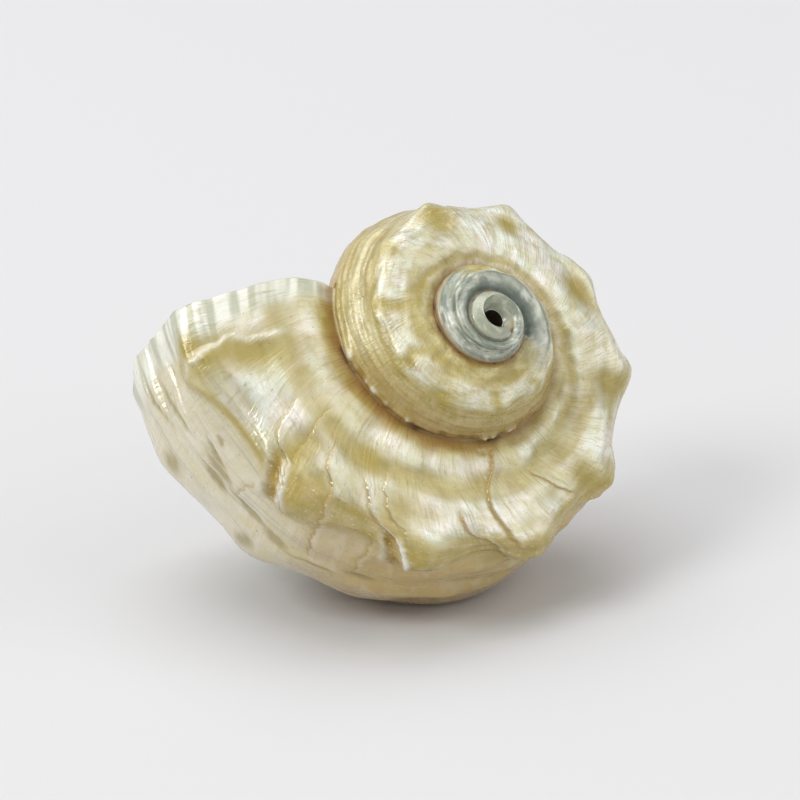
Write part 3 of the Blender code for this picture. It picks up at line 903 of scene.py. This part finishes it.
FRESH_WALL = (35, 75)  # growth over which the fresh wall's pale colour ends
LINE_STOPS = 24  # points of the curve that a growth line follows
LINE_ROWS = 8  # rows that the curve spans
ROUGHNESS_CHANGES = [("blue", -0.06), ("stain_and_shade", 0.3), ("lip", 0.12)]
METALLIC, WHITE_METALLIC = 0.06, 0.32
COAT, COAT_ROUGHNESS = 0.55, 0.17
BUMP_STRENGTH, BUMP_DISTANCE = 0.5, 0.0003


nacre = bpy.data.materials.new("nacre")
nacre.use_nodes = True
SHADER = nacre.node_tree.nodes["Principled BSDF"].inputs


def put(socket, value):
    if isinstance(value, bpy.types.NodeSocket):
        nacre.node_tree.links.new(value, socket)
    else:
        socket.default_value = value


def add(kind, inputs=None, **settings):
    """A new node of the shell's material."""
    node = nacre.node_tree.nodes.new("ShaderNode" + kind)
    for name, value in settings.items():
        setattr(node, name, value)
    for name, value in (inputs or {}).items():
        put(node.inputs[name], value)
    return node


def compute(operation, *values):
    node = add("Math", operation=operation)
    for socket, value in zip(node.inputs, values):
        put(socket, value)
    return node.outputs[0]


def plus(a, b):
    return compute("ADD", a, b)


def times(a, b):
    return compute("MULTIPLY", a, b)


def most(a, b):
    return compute("MAXIMUM", a, b)


def mix(share, a, b):
    return add("Mix", {"Factor": share, "A": a, "B": b}, data_type="RGBA").outputs["Result"]


def smooth(value, low, high, first=0, second=1):
    """A smooth change from first to second as the value goes from low to high."""
    inputs = {"Value": value, "From Min": low, "From Max": high, "To Min": first, "To Max": second}
    return add("MapRange", inputs, interpolation_type="SMOOTHSTEP").outputs[0]


def noise(in_turn, in_row, detail, roughness):
    stretched = add("Mapping", {"Vector": PLACE, "Scale": (in_turn, in_row, 1)}).outputs[0]
    inputs = {"Vector": stretched, "Scale": 1, "Detail": detail, "Roughness": roughness}
    return add("TexNoise", inputs).outputs["Fac"]


PLACE = add("UVMap", uv_map="place").outputs[0]
TURNS, ROW = add("SeparateXYZ", {"Vector": PLACE}).outputs[:2]
GROWTH = times(TURNS, 360)
NOISE = {name: noise(*numbers) for name, numbers in PATTERNS.items()}


def mask(name):
    return add("Attribute", attribute_name=name).outputs["Fac"]


def pattern(name, *numbers):
    return smooth(NOISE[name], *numbers)


def cover(colour, name, share, over):
    """As much of one colour over another as a mask says."""
    return mix(times(mask(name), share), colour, over)


def ramp_colour():
    """Cream and olive clouds, with silvery white, partly painted highlight, in faint rose and green."""
    silver_and_highlight = times(mask("white"), pattern("mottle", 0.3, 0.62, 0.45, 1))
    silver_and_highlight = times(silver_and_highlight, pattern("streaks", 0.3, 0.6, 0.7, 1))
    silver = mix(pattern("tints", 0.38, 0.62), ROSE_WHITE, GREEN_WHITE)
    return mix(silver_and_highlight, mix(pattern("clouds", 0.35, 0.65), OLIVE, CREAM), silver)


def wall_colour():
    """Pinkish tan, browner on the base, and pale with grey-blue stripes where it is fresh."""
    fresh = smooth(GROWTH, *FRESH_WALL, 1, 0)
    wall = mix(smooth(ROW, 6.6, 8), PINKISH, UNDERSIDE)
    wall = mix(fresh, wall, PALE_WALL)
    wall = mix(times(pattern("stripes", 0.54, 0.64, 0, 0.75), fresh), wall, GREY_BLUE)
    wall = mix(pattern("mottle", 0.4, 0.75, 0, 0.4), wall, CREAM)
    return mix(pattern("streaks", 0.5, 0.66, 0, 0.12), wall, WHITE)


def tip_colour():
    """Blotchy slate with partly painted silver highlights, darkest in its suture's groove with painted
    shade.
    """
    blue = mix(pattern("brushed", 0.35, 0.75), SLATE, PALE_SLATE)
    blue = mix(pattern("streaks", 0.52, 0.66, 0, 0.14), blue, SILVER)
    blue = mix(pattern("blotches", 0.53, 0.66, 0, 0.75), blue, SILVER)
    blue = mix(pattern("blotches", 0.34, 0.46, 0.7, 0), blue, TEAL)
    blue = mix(smooth(GROWTH, 900, 1000, 0, 0.6), blue, GREY_BLUE)
    return mix(mask("groove"), blue, TEAL)


def marked(colour):
    """Adds the furrows, margins, golden lines, olive marks, banded lip and slate tip."""
    # olive over the furrows, partly painted shade
    olive_and_shade = times(mask("olive_and_shade"), pattern("mottle", 0.3, 0.6, 0.5, 0.9))
    colour = mix(olive_and_shade, colour, OLIVE)
    margin = mix(pattern("streaks", 0.42, 0.62), TAN, OLIVE)
    margin = mix(pattern("mottle", 0.5, 0.75, 0, 0.35), margin, CREAM)
    colour = cover(colour, "tan", 0.85, margin)
    colour = cover(colour, "gold", 0.9, GOLDEN)
    colour = cover(colour, "mark", 0.72, MOSS)
    colour = cover(colour, "lip", 0.85, mix(pattern("bands", 0.44, 0.58, 0, 0.85), PEARL, GREY_BLUE))
    return mix(mask("blue"), colour, tip_colour())


def speckled(colour):
    """Adds fine growth lines, ochre specks, pale grains and rims."""
    etched = compute("MULTIPLY_ADD", mask("wall"), -0.3, 0.42)
    colour = mix(times(pattern("lines", 0.52, 0.7), etched), colour, OLIVE)
    colour = mix(pattern("specks", 0.7, 0.76, 0, 0.55), colour, OCHRE)
    grains = most(times(mask("tan"), 0.7), mask("gold"))
    grains = times(grains, pattern("specks", 0.28, 0.34, 0.75, 0))
    return cover(mix(grains, colour, WHITE), "rim", 0.75, WHITE)


def stained_and_shaded(colour):
    """Adds brown staining and painted shade along the sutures, and a broken line of painted crevice
    shade.
    """
    ragged = times(mask("stain_and_shade"), pattern("ragged", 0.35, 0.6, 0.7, 1))
    colour = mix(ragged, colour, STAIN_AND_SHADE_BROWN)
    # a broken dark line of painted shade in the deepest crevice at each suture
    crevice_shade = most(smooth(ROW, 0.04, 0.2, 1, 0), smooth(ROW, 6.8, 6.95))
    broken = most(pattern("broken", 0.5, 0.58), smooth(GROWTH, 600, 700))
    deep = times(broken, smooth(ragged, 0.6, 0.95, 0, 0.9))
    return mix(times(crevice_shade, deep), colour, CREVICE_SHADE)


def bump_height():
    """Fine growth lines and unevenness, smoother on the tip."""
    height = plus(plus(NOISE["lines"], times(NOISE["streaks"], 0.6)), NOISE["mottle"])
    rough = compute("MULTIPLY_ADD", mask("blue"), -0.7, 1)
    return times(height, times(rough, smooth(GROWTH, 700, 850, 1, 0.15)))


def past_line(line):
    """Degrees of growth past a growth line."""
    rows = np.linspace(line[0][1], line[-1][1], LINE_STOPS)
    growths = line_angle(line, rows) - trail(rows)
    low, span = growths.min(), max(np.ptp(growths), 1)
    curve = add("FloatCurve", {"Value": compute("DIVIDE", ROW, LINE_ROWS)})
    points = curve.mapping.curves[0].points
    while len(points) < LINE_STOPS:
        points.new(0.5, 0.5)
    for point, stop in zip(points, zip(rows / LINE_ROWS, (growths - low) / span)):
        point.location = stop
    curve.mapping.update()
    return compute("SUBTRACT", GROWTH, compute("MULTIPLY_ADD", curve.outputs[0], span, low))


def cracked(colour, height):
    """Adds a thin golden crack, partly painted shade, and a step along each growth line, to colour and
    bump.
    """
    outside = smooth(mask("side"), 0.1, 0.6, 1, 0)
    crinkle = pattern("crinkle", 0.25, 0.75, -0.3, 0.3)
    for line, _, golden in HALTS:
        gap = plus(past_line(line), crinkle)
        first, last = line[0][1], line[-1][1]
        there = times(smooth(ROW, first - 0.1, first + 0.15), outside)
        there = times(there, smooth(ROW, last - 0.1, last + 0.15, 1, 0))
        wide = 0.55 + 0.4 * (golden > OPEN_CRACK) + 0.5 * (golden > OPENEST_CRACK)
        near = times(smooth(compute("ABSOLUTE", gap), 0.15, wide, 1, 0), there)
        colour = mix(times(near, 0.15 + 0.6 * golden), colour, GOLDEN)
        edge = times(smooth(gap, -0.3, 0.3), smooth(gap, 0.6, 5, 1, 0))
        height = plus(height, times(edge, there))
        height = compute("SUBTRACT", height, times(near, 0.3))
    return colour, height


def set_finish(inside, height):
    """A silvery shine, duller in the brown staining and painted shade, the gold and the hole."""
    rough = pattern("clouds", 0.3, 0.7, 0.2, 0.31)
    for name, change in ROUGHNESS_CHANGES:
        rough = plus(rough, times(mask(name), change))
    rough = plus(rough, times(inside, 0.4))
    bare = most(mask("stain_and_shade"), most(mask("gold"), inside))
    metallic = compute("MULTIPLY_ADD", mask("white"), WHITE_METALLIC, METALLIC)
    metallic = times(metallic, compute("SUBTRACT", 1, bare))
    bump = {"Height": height, "Strength": BUMP_STRENGTH, "Distance": BUMP_DISTANCE}
    put(SHADER["Roughness"], rough)
    put(SHADER["Metallic"], metallic)
    put(SHADER["Normal"], add("Bump", bump).outputs[0])
    put(SHADER["Coat Weight"], COAT)
    put(SHADER["Coat Roughness"], COAT_ROUGHNESS)


def nacre_material():
    """Polished mother of pearl: cream and olive clouds, fine growth lines and a silvery shine."""
    colour = mix(mask("wall"), ramp_colour(), wall_colour())
    colour = stained_and_shaded(speckled(marked(colour)))
    colour, height = cracked(colour, bump_height())
    lining = mix(pattern("tints", 0.3, 0.7, 0.1, 0.9), WARM_LINING, PEARL)
    colour = mix(smooth(mask("side"), 0.1, 0.9), colour, lining)
    inside = compute("COMPARE", mask("side"), HOLE_SIDE, 0.5)
    # the worn hole's inside is painted dark, as shade
    put(SHADER["Base Color"], mix(inside, colour, HOLE_SHADE))
    set_finish(inside, height)
    return nacre


# ---------------- the studio

VIEW_ELEVATION = 25
VIEW_DISTANCE = 435.75  # millimetres from the camera's plane to the pole
VIEW_OFFSET = (10.88, 9.29)  # the pole's place right of and above the middle of the view
HALF_FIELD = 400 / 4150  # half the picture's width over the distance
# Name, place and size in metres, and power
LIGHTS = [
    ("key", (-1, -0.6, 1.1), 0.6, 9.5), ("fill", (1.2, -0.3, 0.9), 1.4, 6),
    ("overhead", (-0.35, 0.35, 1.5), 1.5, 14),
]
LIT_POINT = np.array([0, 0, 0.015])
FLOOR_HALF, FLOOR_COLOUR, FLOOR_ROUGHNESS = 6, (0.67, 0.67, 0.68, 1), 0.9
SKY_COLOUR, SKY_STRENGTH = (0.87, 0.87, 0.875, 1), 0.53


def add_camera():
    data = bpy.data.cameras.new("camera")
    data.lens = 0.5 * data.sensor_width / HALF_FIELD
    data.clip_start = 0.01
    camera = add_object(data)
    up = VIEW_ELEVATION * DEGREE
    back = np.array([0, -math.cos(up), math.sin(up)])
    right, above = np.array([1, 0, 0]), np.array([0, math.sin(up), math.cos(up)])
    place = POLE - VIEW_OFFSET[0] * right - VIEW_OFFSET[1] * above + VIEW_DISTANCE * back
    camera.location = (place * MM).tolist()
    camera.rotation_euler = (math.pi / 2 - up, 0, 0)
    bpy.context.scene.camera = camera


def add_light(name, place, size, power):
    data = bpy.data.lights.new(name, "AREA")
    data.size, data.energy = size, power
    light = add_object(data)
    light.location = place
    aim = LIT_POINT - np.array(place)
    turn = math.atan2(aim[1], aim[0])
    light.rotation_euler = (math.acos(-aim[2] / np.linalg.norm(aim)), 0, turn - math.pi / 2)


def add_floor():
    corners = [(FLOOR_HALF * x, FLOOR_HALF * y, 0) for x, y in ((-1, -1), (1, -1), (1, 1), (-1, 1))]
    data = bpy.data.meshes.new("floor")
    data.from_pydata(corners, [], [(0, 1, 2, 3)])
    floor = add_object(data)
    material = bpy.data.materials.new("paper")
    material.use_nodes = True
    shader = material.node_tree.nodes["Principled BSDF"].inputs
    shader["Base Color"].default_value, shader["Roughness"].default_value = FLOOR_COLOUR, FLOOR_ROUGHNESS
    data.materials.append(material)


def add_sky():
    world = bpy.data.worlds.new("studio")
    world.use_nodes = True
    background = world.node_tree.nodes["Background"].inputs
    background["Color"].default_value = SKY_COLOUR
    background["Strength"].default_value = SKY_STRENGTH
    bpy.context.scene.world = world


def add_studio():
    add_camera()
    add_floor()
    for light in LIGHTS:
        add_light(*light)
    add_sky()
    bpy.context.scene.view_settings.view_transform = "Standard"


make_shell()
add_studio()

.....

| Exercise requirements |
Quote the data above verbatim from its first line to the line that includes "return node.outputs[0]", with both boundary lines retained.

| Reply |
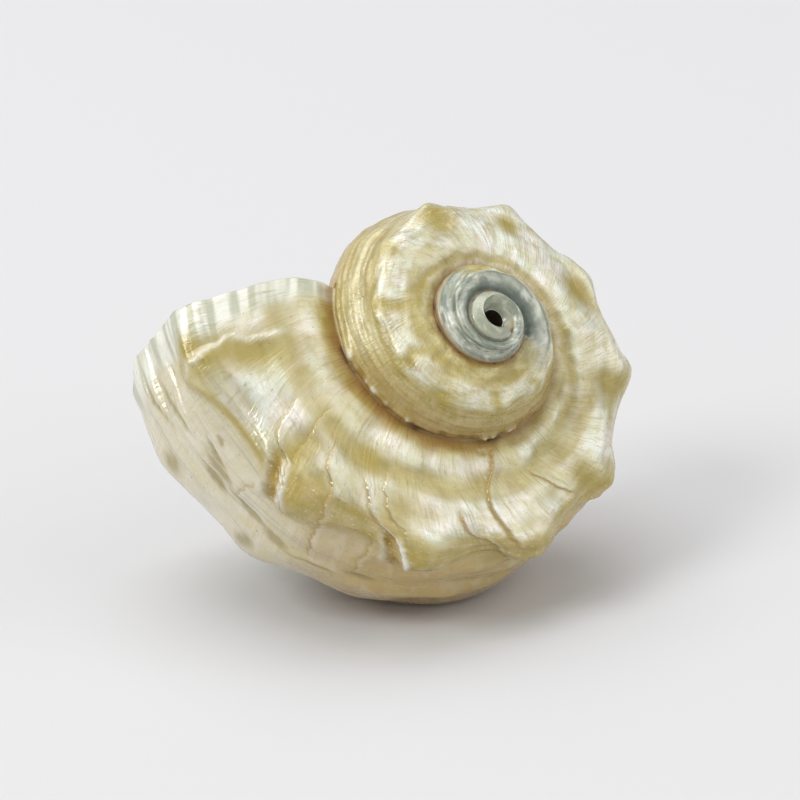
Write part 3 of the Blender code for this picture. It picks up at line 903 of scene.py. This part finishes it.
FRESH_WALL = (35, 75)  # growth over which the fresh wall's pale colour ends
LINE_STOPS = 24  # points of the curve that a growth line follows
LINE_ROWS = 8  # rows that the curve spans
ROUGHNESS_CHANGES = [("blue", -0.06), ("stain_and_shade", 0.3), ("lip", 0.12)]
METALLIC, WHITE_METALLIC = 0.06, 0.32
COAT, COAT_ROUGHNESS = 0.55, 0.17
BUMP_STRENGTH, BUMP_DISTANCE = 0.5, 0.0003


nacre = bpy.data.materials.new("nacre")
nacre.use_nodes = True
SHADER = nacre.node_tree.nodes["Principled BSDF"].inputs


def put(socket, value):
    if isinstance(value, bpy.types.NodeSocket):
        nacre.node_tree.links.new(value, socket)
    else:
        socket.default_value = value


def add(kind, inputs=None, **settings):
    """A new node of the shell's material."""
    node = nacre.node_tree.nodes.new("ShaderNode" + kind)
    for name, value in settings.items():
        setattr(node, name, value)
    for name, value in (inputs or {}).items():
        put(node.inputs[name], value)
    return node


def compute(operation, *values):
    node = add("Math", operation=operation)
    for socket, value in zip(node.inputs, values):
        put(socket, value)
    return node.outputs[0]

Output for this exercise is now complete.